Here’s the thing: the problem isn’t just surface-level stuff. The tiredness, the boredom, the stuck-ness—those are just symptoms. They’re the animals and money changers. But the deeper issue? That’s inside. It’s in the heart. Sometimes we stay with business as usual because we’re afraid. Afraid of change. Afraid of uncertainty. Afraid to let go.
Sometimes it’s grief. We hold on to what’s familiar because it makes us feel safe—even if it’s lifeless. And sometimes we’re just tired. Life becomes a to-do list. A calendar. A chore. But maybe the biggest reason business as usual sneaks in? We forget who we are. “Do you not know that your bodies are temples of the Holy Spirit, who is in you, whom you have received from God? You are not your own.” (1 Cor 6:19)
We forget that God doesn’t just show up in churches—but in us. When we forget that, life becomes transactional instead of relational. We stop seeing each other. We stop seeing ourselves. Life becomes a marketplace instead of a meeting place with the holy.

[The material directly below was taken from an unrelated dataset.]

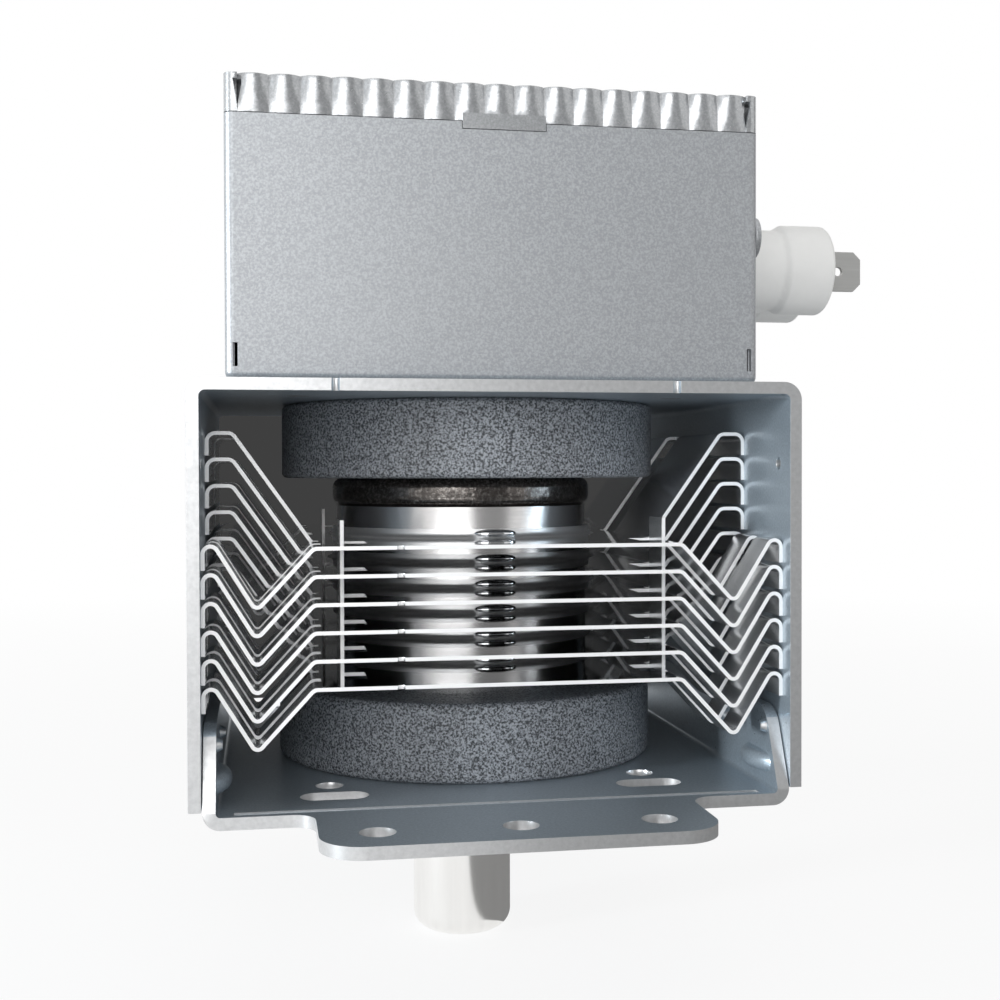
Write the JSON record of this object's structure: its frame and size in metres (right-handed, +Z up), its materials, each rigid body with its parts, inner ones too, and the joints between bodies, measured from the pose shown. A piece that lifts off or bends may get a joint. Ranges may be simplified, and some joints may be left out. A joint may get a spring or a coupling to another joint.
{
  "type": "magnetron",
  "caption": "Microwave oven magnetron: finned anode tube between ring magnets in a folded steel yoke, with a filter case on top and the antenna pointing down.",
  "frame": {"origin": "on the tube's axis, in the underside of the mounting plate, at the centre of the four mounting holes", "axes": "+Z up along the tube's axis, away from the antenna; +X to the side with the two terminals; Y along the cooling air"},
  "size_m": [0.1041, 0.1134, 0.1218],
  "materials": {
    "zinc_steel": "satin zinc plate",
    "ferrite": "matt, fine speckle",
    "fin_aluminium": "mill finish",
    "copper": "bright copper",
    "nickel_iron": "bright nickel plate",
    "dark_iron": "dark oxide",
    "tungsten": "drawn wire",
    "white_ceramic": "unglazed alumina",
    "stainless_cap": "drawn, satin",
    "gasket_wire": "knitted wire",
    "cream_plastic": "moulded, slightly rough",
    "tinned_blade": "tin plate",
    "choke_ferrite": "matt"
  },
  "bodies": {
    "root": {"upper_yoke": "zinc_steel", "mounting_plate": "zinc_steel", "upper_magnet": "ferrite", "lower_magnet": "ferrite", "fin_1": "fin_aluminium", "fin_2": "fin_aluminium", "fin_3": "fin_aluminium", "fin_4": "fin_aluminium", "fin_5": "fin_aluminium", "fin_6": "fin_aluminium", "anode_cylinder": "copper", "anode_vanes": "copper", "strap_rings": "copper", "upper_pole_piece": "nickel_iron", "lower_pole_piece": "nickel_iron", "upper_seal_cup": "dark_iron", "lower_seal_cup": "nickel_iron", "cathode_filament": "tungsten", "upper_end_hat": "tungsten", "lower_end_hat": "tungsten", "centre_lead": "tungsten", "side_lead": "tungsten", "stem_insulator": "white_ceramic", "antenna_insulator": "white_ceramic", "exhaust_tube": "copper", "antenna_rod": "copper", "antenna_cap": "stainless_cap", "rf_gasket": "gasket_wire", "filter_case": "zinc_steel", "filter_lid": "zinc_steel", "case_rivets": "zinc_steel", "capacitor_flange": "zinc_steel", "flange_rivets": "zinc_steel", "capacitor_body": "cream_plastic", "terminal_front": "tinned_blade", "terminal_rear": "tinned_blade", "choke_coil_front": "copper", "choke_coil_rear": "copper", "choke_core_front": "choke_ferrite", "choke_core_rear": "choke_ferrite"}
  },
  "joints": []
}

That’s what Jesus was challenging in the temple that day. Not just the money tables—but the way people had forgotten the sacred. Forgotten each other. Forgotten themselves. Forgotten God.
And it wasn’t just that one day in Jerusalem. All through John’s Gospel, Jesus keeps interrupting business as usual. We know about the woman at the well. She wasn’t just a scandal. She was stuck in a system that told her she needed a man to survive. So she had five. And now a sixth. But Jesus meets her, sees her not as a problem—but as a temple. And He offers her living water. He upends her table.
Or the man on the mat—38 years stuck in the same place. Jesus says, “Get up.” Not just healing. A new way of being. Jesus is the one who turns over tables—from Nicodemus to the woman caught in adultery.
So let me ask you: What tables in your life need to be overturned? What beasts need to be driven out? Where have you settled for business as usual, when Jesus is calling you to an unusual life?
Maybe you’re the one at the well. Maybe you’re the one stuck on the mat. Maybe you feel dead inside and need Jesus to call you to be born again. Maybe you’re hungry—for purpose, for connection, for forgiveness.
Whatever it is, hear this: You are the temple of the Holy Spirit. You are called to be a house of prayer. Jesus doesn’t show up to shame us. He shows up to wake us up. To remind us. To call us back. To clear out what clutters and distracts, so we can make room again for the holy. For joy. For presence. He was speaking of the temple of His body—but He was also speaking of ours.
So may you have the courage to let Him come close. To let Him turn over what needs to be turned over. To let Him cleanse what needs cleansing. To let Him restore what’s been lost.
Because the tables He flips? They make space for something better. And when Jesus cleans house, He fills it—with grace, with joy, and with Himself. Let’s pray
Questions
1. What are some examples of “business as usual” in your own life—habits, routines, or attitudes—that may be keeping you from truly encountering God?
How do you think Jesus might be inviting you to disrupt that routine?
2. Righteous anger and sinful anger can look very similar at first—how can we tell the difference between the two in our own hearts?
Can you think of a time when your anger started out righteous but became sinful?
3. Jesus flipped tables in the temple to make space for what was truly sacred. What "tables" in your heart or life might He need to flip today?
Are there areas where you’ve allowed idols—good things made ultimate—to take God's rightful place?
4. When was the last time someone asked you, “How is your soul?” How would you answer that question honestly today?
How can we move from shallow spiritual habits to deeper, more transformative encounters with Jesus?